Both the line containing "the bent face" and the line containing "bpy.data.objects.remove(obj)" are to be reproduced exactly, along with every line between them, and nothing more.

--------

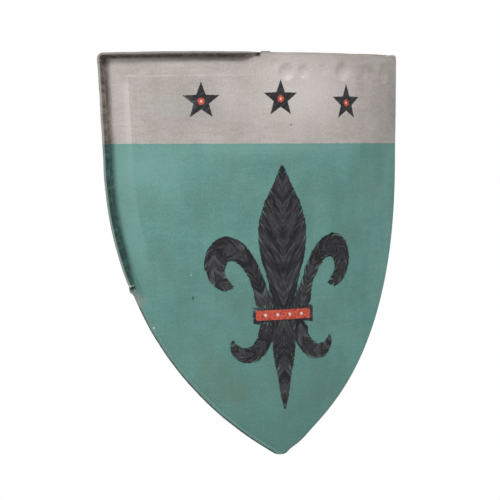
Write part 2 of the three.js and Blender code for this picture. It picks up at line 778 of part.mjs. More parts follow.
function addArmStrap() {
  const place = fittingPlace(armStrapPlace, 0);
  const bar = new THREE.Vector2(stapleRise, armHalfSpan);
  const heel = bar.clone().addScaledVector(downAndOut, chapeLength);
  addStaple('arm_staple_low', fittingPlace(armStrapPlace, -armHalfSpan));
  addStaple('arm_staple_high', fittingPlace(armStrapPlace, armHalfSpan));
  addTongue(place);
  addChape(place, bar, heel);
  addKeeper(place, bar);
  addBuckle(place, heel);
}

// A ring for the neck strap, hanging in a clip of bent strip welded to the back above and below it
function addRing(hand) {
  const side = hand < 0 ? 'left' : 'right';
  const place = fittingPlace(hand * ringPlace, topZ - ringDepth);
  const ringPath = roundedPath([
    [-ringHalfWidth, 0, ringCorner], [ringHalfWidth, 0, ringCorner],
    [ringHalfWidth, -ringDrop, ringBow], [-ringHalfWidth, -ringDrop, ringBow],
  ], true, 4);
  const ring = sweep(ringPath, roundSection(ringWireRadius), true)
    .applyMatrix4(uprightPlane).translate(0, ringRise, 0);
  addPiece(`neck_ring_${side}`, ring, 'nickel', place);

  const loop = ringWireRadius + seat + clipThickness / 2;
  const foot = seat + clipThickness / 2;
  const half = (way) => [
    [foot, way * (loop + clipFoot), 0], [foot, way * loop, clipBend],
    [ringRise + loop, way * loop, loop * clipRoundShare],
  ];
  const section = [[-1, -1], [1, -1], [1, 1], [-1, 1]]
    .map(([across, out]) => [across * clipThickness / 2, out * clipWidth / 2]);
  const clip = sweep(roundedPath([...half(-1), ...half(1).reverse()], false, 4), () => section)
    .applyMatrix4(acrossStrap);
  addPiece(`ring_clip_${side}`, clip, 'steel', place);
}

// The pad: a crowned cushion with drawn-in sides, on the bent face
function addPad() {
  const outline = (scale, rise) => Array.from({ length: padSides }, (_, side) => {
    const angle = 2 * Math.PI * (side + 0.5) / padSides;
    const blunt = (value) => Math.sign(value) * Math.abs(value) ** padBluntShare;
    const along = blunt(Math.cos(angle));
    const up = blunt(Math.sin(angle));
    const x = along * (padHalfLength - padPullIn * (1 - up ** 2));
    const z = up * (padHalfWidth - padPullIn * (1 - along ** 2));
    const [faceX, faceY] = offFace(x * scale, seat + rise * padThickness);
    return new THREE.Vector3(faceX, faceY, z * scale);
  });
  const pad = loft(padRingShares.map(([scale, rise]) => outline(scale, rise)));
  addPiece('arm_pad', pad, 'padLeather', fittingPlace(padPlace, 0));
}

addGrip();
addArmStrap();
addRing(-1);
addRing(1);
addPad();

export default shield;
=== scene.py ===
"""Looks of a heater shield of painted sheet steel: its wired rim, straps, buckle, rings and arm pad.

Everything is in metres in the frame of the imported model. The painted front faces -Y and +Z is up.
"""
import math

import bpy
import numpy as np
from mathutils import Matrix, Vector


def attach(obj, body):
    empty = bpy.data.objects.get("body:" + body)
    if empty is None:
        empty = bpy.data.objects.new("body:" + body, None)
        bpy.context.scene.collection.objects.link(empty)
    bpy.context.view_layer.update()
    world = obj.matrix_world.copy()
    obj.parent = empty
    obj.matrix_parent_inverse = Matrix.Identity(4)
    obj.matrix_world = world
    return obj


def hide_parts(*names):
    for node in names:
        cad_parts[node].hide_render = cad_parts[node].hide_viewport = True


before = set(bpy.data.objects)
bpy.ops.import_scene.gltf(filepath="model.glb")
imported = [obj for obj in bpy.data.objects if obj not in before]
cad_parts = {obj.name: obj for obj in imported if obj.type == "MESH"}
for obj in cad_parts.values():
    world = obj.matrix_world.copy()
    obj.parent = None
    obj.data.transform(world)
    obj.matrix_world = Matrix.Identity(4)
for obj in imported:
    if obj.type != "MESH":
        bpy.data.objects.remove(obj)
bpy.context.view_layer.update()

mm = 0.001

# ---------------------------------------------------------------- the sizes of the CAD model
sheet = 1 * mm
panel_height = 601 * mm
top_half_width, shoulder_half_width, shoulder_depth = 266 * mm, 259 * mm, 155 * mm
left_corner, right_corner, tip_radius = 4 * mm, 3 * mm, 14 * mm
bend_radius = 390 * mm
inner_radius = bend_radius - sheet
axis_y, top_z = 372.7 * mm, 225 * mm
margin_width, top_margin, margin_drop = 36 * mm, 31 * mm, 3 * mm

fold_radius, wire_radius = 1.5 * mm, 0.7 * mm
roll_inner = wire_radius + 0.25 * mm
roll_outer = roll_inner + sheet
rim_reach = fold_radius + sheet + roll_inner + roll_outer
front_rim, flat_rim, back_rim, torn_rim = 14 * mm, 6.5 * mm, 12 * mm, 5 * mm
flat_lean, sway_angle, roll_sweep = math.radians(24), math.radians(2.5), math.radians(285)
tear_start, tear_end, tear_slope, tear_taper, torn_lip = -29 * mm, -9 * mm, 2.5 * mm, 28 * mm, 4.5 * mm
kink_depth, kink_half = 350 * mm, 7 * mm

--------

Worked solution:
// The pad: a crowned cushion with drawn-in sides, on the bent face
function addPad() {
  const outline = (scale, rise) => Array.from({ length: padSides }, (_, side) => {
    const angle = 2 * Math.PI * (side + 0.5) / padSides;
    const blunt = (value) => Math.sign(value) * Math.abs(value) ** padBluntShare;
    const along = blunt(Math.cos(angle));
    const up = blunt(Math.sin(angle));
    const x = along * (padHalfLength - padPullIn * (1 - up ** 2));
    const z = up * (padHalfWidth - padPullIn * (1 - along ** 2));
    const [faceX, faceY] = offFace(x * scale, seat + rise * padThickness);
    return new THREE.Vector3(faceX, faceY, z * scale);
  });
  const pad = loft(padRingShares.map(([scale, rise]) => outline(scale, rise)));
  addPiece('arm_pad', pad, 'padLeather', fittingPlace(padPlace, 0));
}

addGrip();
addArmStrap();
addRing(-1);
addRing(1);
addPad();

export default shield;
=== scene.py ===
"""Looks of a heater shield of painted sheet steel: its wired rim, straps, buckle, rings and arm pad.

Everything is in metres in the frame of the imported model. The painted front faces -Y and +Z is up.
"""
import math

import bpy
import numpy as np
from mathutils import Matrix, Vector


def attach(obj, body):
    empty = bpy.data.objects.get("body:" + body)
    if empty is None:
        empty = bpy.data.objects.new("body:" + body, None)
        bpy.context.scene.collection.objects.link(empty)
    bpy.context.view_layer.update()
    world = obj.matrix_world.copy()
    obj.parent = empty
    obj.matrix_parent_inverse = Matrix.Identity(4)
    obj.matrix_world = world
    return obj


def hide_parts(*names):
    for node in names:
        cad_parts[node].hide_render = cad_parts[node].hide_viewport = True


before = set(bpy.data.objects)
bpy.ops.import_scene.gltf(filepath="model.glb")
imported = [obj for obj in bpy.data.objects if obj not in before]
cad_parts = {obj.name: obj for obj in imported if obj.type == "MESH"}
for obj in cad_parts.values():
    world = obj.matrix_world.copy()
    obj.parent = None
    obj.data.transform(world)
    obj.matrix_world = Matrix.Identity(4)
for obj in imported:
    if obj.type != "MESH":
        bpy.data.objects.remove(obj)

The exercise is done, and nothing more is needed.